- TASK INSTRUCTIONS
Every line of the material below should be repeated exactly.

**** DATA SEGMENT ****

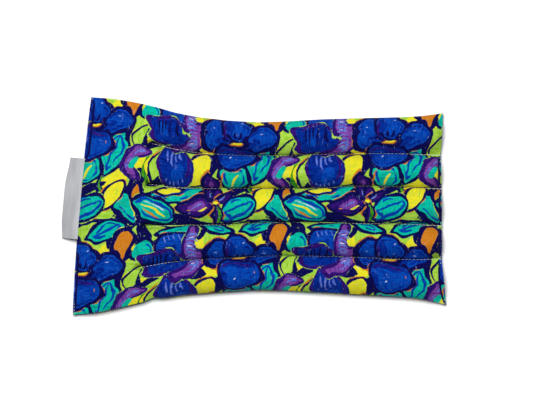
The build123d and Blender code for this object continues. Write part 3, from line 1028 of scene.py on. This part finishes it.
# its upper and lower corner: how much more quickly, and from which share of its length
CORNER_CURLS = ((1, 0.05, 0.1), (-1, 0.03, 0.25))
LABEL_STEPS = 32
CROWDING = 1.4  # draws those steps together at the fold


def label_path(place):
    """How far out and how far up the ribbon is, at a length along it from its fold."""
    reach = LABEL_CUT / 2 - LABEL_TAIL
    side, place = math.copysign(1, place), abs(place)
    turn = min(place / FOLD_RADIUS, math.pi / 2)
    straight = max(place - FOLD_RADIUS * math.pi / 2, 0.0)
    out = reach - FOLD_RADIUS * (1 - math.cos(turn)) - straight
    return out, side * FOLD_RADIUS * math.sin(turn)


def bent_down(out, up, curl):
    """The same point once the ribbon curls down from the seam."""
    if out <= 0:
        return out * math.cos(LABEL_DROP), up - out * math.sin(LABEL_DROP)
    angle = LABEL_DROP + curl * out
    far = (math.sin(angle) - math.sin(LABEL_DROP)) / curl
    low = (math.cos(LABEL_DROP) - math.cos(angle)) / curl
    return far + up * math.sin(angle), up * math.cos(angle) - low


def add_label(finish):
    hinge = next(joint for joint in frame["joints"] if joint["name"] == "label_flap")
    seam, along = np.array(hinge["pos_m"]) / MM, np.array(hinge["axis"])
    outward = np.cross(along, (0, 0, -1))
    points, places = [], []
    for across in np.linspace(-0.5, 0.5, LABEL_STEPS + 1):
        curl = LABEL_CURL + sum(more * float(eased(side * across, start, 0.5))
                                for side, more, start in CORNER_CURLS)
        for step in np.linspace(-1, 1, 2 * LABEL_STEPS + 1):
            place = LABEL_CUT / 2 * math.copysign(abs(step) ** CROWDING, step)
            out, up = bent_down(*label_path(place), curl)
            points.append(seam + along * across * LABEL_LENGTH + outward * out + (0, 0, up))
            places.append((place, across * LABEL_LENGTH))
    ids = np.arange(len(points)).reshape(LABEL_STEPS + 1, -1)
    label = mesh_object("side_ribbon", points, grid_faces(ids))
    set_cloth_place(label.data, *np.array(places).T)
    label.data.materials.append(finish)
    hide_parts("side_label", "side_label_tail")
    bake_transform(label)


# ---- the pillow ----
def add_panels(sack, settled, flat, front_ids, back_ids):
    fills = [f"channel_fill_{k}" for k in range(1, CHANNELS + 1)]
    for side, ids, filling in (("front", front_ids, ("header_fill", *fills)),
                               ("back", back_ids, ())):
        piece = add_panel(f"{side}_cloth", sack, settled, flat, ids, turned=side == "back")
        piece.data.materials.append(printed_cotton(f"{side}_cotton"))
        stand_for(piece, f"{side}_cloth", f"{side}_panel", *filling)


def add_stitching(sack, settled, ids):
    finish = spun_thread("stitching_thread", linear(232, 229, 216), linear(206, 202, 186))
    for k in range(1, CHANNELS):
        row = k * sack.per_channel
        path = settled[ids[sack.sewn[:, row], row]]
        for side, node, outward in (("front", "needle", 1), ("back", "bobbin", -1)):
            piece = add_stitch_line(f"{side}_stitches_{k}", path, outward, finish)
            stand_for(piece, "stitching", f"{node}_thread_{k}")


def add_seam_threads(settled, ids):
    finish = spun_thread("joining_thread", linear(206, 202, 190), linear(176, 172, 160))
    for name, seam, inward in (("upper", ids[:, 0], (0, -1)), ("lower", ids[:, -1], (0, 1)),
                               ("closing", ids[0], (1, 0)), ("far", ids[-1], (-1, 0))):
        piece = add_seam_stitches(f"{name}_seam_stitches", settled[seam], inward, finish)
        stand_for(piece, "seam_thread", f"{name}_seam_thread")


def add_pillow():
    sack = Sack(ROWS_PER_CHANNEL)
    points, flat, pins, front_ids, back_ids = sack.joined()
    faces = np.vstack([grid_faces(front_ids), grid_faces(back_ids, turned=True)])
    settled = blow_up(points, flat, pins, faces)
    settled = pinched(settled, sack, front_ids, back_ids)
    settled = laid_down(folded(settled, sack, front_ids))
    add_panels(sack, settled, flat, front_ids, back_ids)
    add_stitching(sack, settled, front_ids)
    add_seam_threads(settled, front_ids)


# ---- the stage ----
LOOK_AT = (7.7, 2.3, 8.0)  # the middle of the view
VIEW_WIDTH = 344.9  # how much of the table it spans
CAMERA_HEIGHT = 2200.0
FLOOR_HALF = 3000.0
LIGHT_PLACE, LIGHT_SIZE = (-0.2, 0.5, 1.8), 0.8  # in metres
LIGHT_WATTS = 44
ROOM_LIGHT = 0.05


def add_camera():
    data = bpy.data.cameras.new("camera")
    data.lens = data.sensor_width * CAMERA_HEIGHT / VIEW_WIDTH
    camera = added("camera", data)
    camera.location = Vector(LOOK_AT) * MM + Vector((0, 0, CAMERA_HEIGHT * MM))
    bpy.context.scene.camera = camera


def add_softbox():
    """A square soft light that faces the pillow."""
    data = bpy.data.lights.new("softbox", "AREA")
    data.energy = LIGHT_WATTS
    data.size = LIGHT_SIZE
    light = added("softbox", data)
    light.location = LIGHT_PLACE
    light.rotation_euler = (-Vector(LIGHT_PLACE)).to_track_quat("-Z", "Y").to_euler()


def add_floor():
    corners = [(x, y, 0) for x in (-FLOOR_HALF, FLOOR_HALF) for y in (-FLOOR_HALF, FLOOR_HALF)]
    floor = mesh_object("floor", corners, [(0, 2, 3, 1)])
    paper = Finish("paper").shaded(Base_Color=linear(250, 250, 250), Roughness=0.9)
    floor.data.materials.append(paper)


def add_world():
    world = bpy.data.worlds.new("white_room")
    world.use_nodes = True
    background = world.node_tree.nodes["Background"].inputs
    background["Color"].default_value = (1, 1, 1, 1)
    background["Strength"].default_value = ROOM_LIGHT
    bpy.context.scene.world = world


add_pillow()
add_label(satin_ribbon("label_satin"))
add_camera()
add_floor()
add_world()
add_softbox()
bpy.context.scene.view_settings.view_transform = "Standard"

****

- THE REPLY
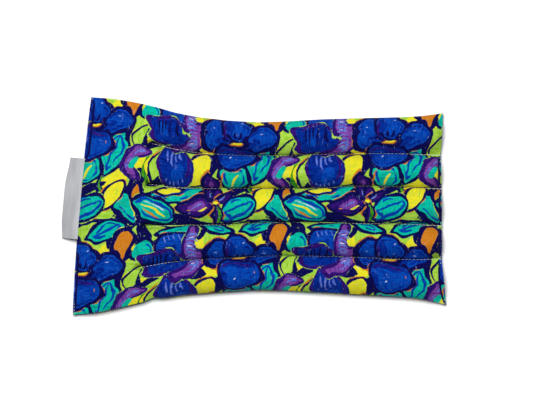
The build123d and Blender code for this object continues. Write part 3, from line 1028 of scene.py on. This part finishes it.
# its upper and lower corner: how much more quickly, and from which share of its length
CORNER_CURLS = ((1, 0.05, 0.1), (-1, 0.03, 0.25))
LABEL_STEPS = 32
CROWDING = 1.4  # draws those steps together at the fold


def label_path(place):
    """How far out and how far up the ribbon is, at a length along it from its fold."""
    reach = LABEL_CUT / 2 - LABEL_TAIL
    side, place = math.copysign(1, place), abs(place)
    turn = min(place / FOLD_RADIUS, math.pi / 2)
    straight = max(place - FOLD_RADIUS * math.pi / 2, 0.0)
    out = reach - FOLD_RADIUS * (1 - math.cos(turn)) - straight
    return out, side * FOLD_RADIUS * math.sin(turn)


def bent_down(out, up, curl):
    """The same point once the ribbon curls down from the seam."""
    if out <= 0:
        return out * math.cos(LABEL_DROP), up - out * math.sin(LABEL_DROP)
    angle = LABEL_DROP + curl * out
    far = (math.sin(angle) - math.sin(LABEL_DROP)) / curl
    low = (math.cos(LABEL_DROP) - math.cos(angle)) / curl
    return far + up * math.sin(angle), up * math.cos(angle) - low


def add_label(finish):
    hinge = next(joint for joint in frame["joints"] if joint["name"] == "label_flap")
    seam, along = np.array(hinge["pos_m"]) / MM, np.array(hinge["axis"])
    outward = np.cross(along, (0, 0, -1))
    points, places = [], []
    for across in np.linspace(-0.5, 0.5, LABEL_STEPS + 1):
        curl = LABEL_CURL + sum(more * float(eased(side * across, start, 0.5))
                                for side, more, start in CORNER_CURLS)
        for step in np.linspace(-1, 1, 2 * LABEL_STEPS + 1):
            place = LABEL_CUT / 2 * math.copysign(abs(step) ** CROWDING, step)
            out, up = bent_down(*label_path(place), curl)
            points.append(seam + along * across * LABEL_LENGTH + outward * out + (0, 0, up))
            places.append((place, across * LABEL_LENGTH))
    ids = np.arange(len(points)).reshape(LABEL_STEPS + 1, -1)
    label = mesh_object("side_ribbon", points, grid_faces(ids))
    set_cloth_place(label.data, *np.array(places).T)
    label.data.materials.append(finish)
    hide_parts("side_label", "side_label_tail")
    bake_transform(label)


# ---- the pillow ----
def add_panels(sack, settled, flat, front_ids, back_ids):
    fills = [f"channel_fill_{k}" for k in range(1, CHANNELS + 1)]
    for side, ids, filling in (("front", front_ids, ("header_fill", *fills)),
                               ("back", back_ids, ())):
        piece = add_panel(f"{side}_cloth", sack, settled, flat, ids, turned=side == "back")
        piece.data.materials.append(printed_cotton(f"{side}_cotton"))
        stand_for(piece, f"{side}_cloth", f"{side}_panel", *filling)


def add_stitching(sack, settled, ids):
    finish = spun_thread("stitching_thread", linear(232, 229, 216), linear(206, 202, 186))
    for k in range(1, CHANNELS):
        row = k * sack.per_channel
        path = settled[ids[sack.sewn[:, row], row]]
        for side, node, outward in (("front", "needle", 1), ("back", "bobbin", -1)):
            piece = add_stitch_line(f"{side}_stitches_{k}", path, outward, finish)
            stand_for(piece, "stitching", f"{node}_thread_{k}")


def add_seam_threads(settled, ids):
    finish = spun_thread("joining_thread", linear(206, 202, 190), linear(176, 172, 160))
    for name, seam, inward in (("upper", ids[:, 0], (0, -1)), ("lower", ids[:, -1], (0, 1)),
                               ("closing", ids[0], (1, 0)), ("far", ids[-1], (-1, 0))):
        piece = add_seam_stitches(f"{name}_seam_stitches", settled[seam], inward, finish)
        stand_for(piece, "seam_thread", f"{name}_seam_thread")


def add_pillow():
    sack = Sack(ROWS_PER_CHANNEL)
    points, flat, pins, front_ids, back_ids = sack.joined()
    faces = np.vstack([grid_faces(front_ids), grid_faces(back_ids, turned=True)])
    settled = blow_up(points, flat, pins, faces)
    settled = pinched(settled, sack, front_ids, back_ids)
    settled = laid_down(folded(settled, sack, front_ids))
    add_panels(sack, settled, flat, front_ids, back_ids)
    add_stitching(sack, settled, front_ids)
    add_seam_threads(settled, front_ids)


# ---- the stage ----
LOOK_AT = (7.7, 2.3, 8.0)  # the middle of the view
VIEW_WIDTH = 344.9  # how much of the table it spans
CAMERA_HEIGHT = 2200.0
FLOOR_HALF = 3000.0
LIGHT_PLACE, LIGHT_SIZE = (-0.2, 0.5, 1.8), 0.8  # in metres
LIGHT_WATTS = 44
ROOM_LIGHT = 0.05


def add_camera():
    data = bpy.data.cameras.new("camera")
    data.lens = data.sensor_width * CAMERA_HEIGHT / VIEW_WIDTH
    camera = added("camera", data)
    camera.location = Vector(LOOK_AT) * MM + Vector((0, 0, CAMERA_HEIGHT * MM))
    bpy.context.scene.camera = camera


def add_softbox():
    """A square soft light that faces the pillow."""
    data = bpy.data.lights.new("softbox", "AREA")
    data.energy = LIGHT_WATTS
    data.size = LIGHT_SIZE
    light = added("softbox", data)
    light.location = LIGHT_PLACE
    light.rotation_euler = (-Vector(LIGHT_PLACE)).to_track_quat("-Z", "Y").to_euler()


def add_floor():
    corners = [(x, y, 0) for x in (-FLOOR_HALF, FLOOR_HALF) for y in (-FLOOR_HALF, FLOOR_HALF)]
    floor = mesh_object("floor", corners, [(0, 2, 3, 1)])
    paper = Finish("paper").shaded(Base_Color=linear(250, 250, 250), Roughness=0.9)
    floor.data.materials.append(paper)


def add_world():
    world = bpy.data.worlds.new("white_room")
    world.use_nodes = True
    background = world.node_tree.nodes["Background"].inputs
    background["Color"].default_value = (1, 1, 1, 1)
    background["Strength"].default_value = ROOM_LIGHT
    bpy.context.scene.world = world


add_pillow()
add_label(satin_ribbon("label_satin"))
add_camera()
add_floor()
add_world()
add_softbox()
bpy.context.scene.view_settings.view_transform = "Standard"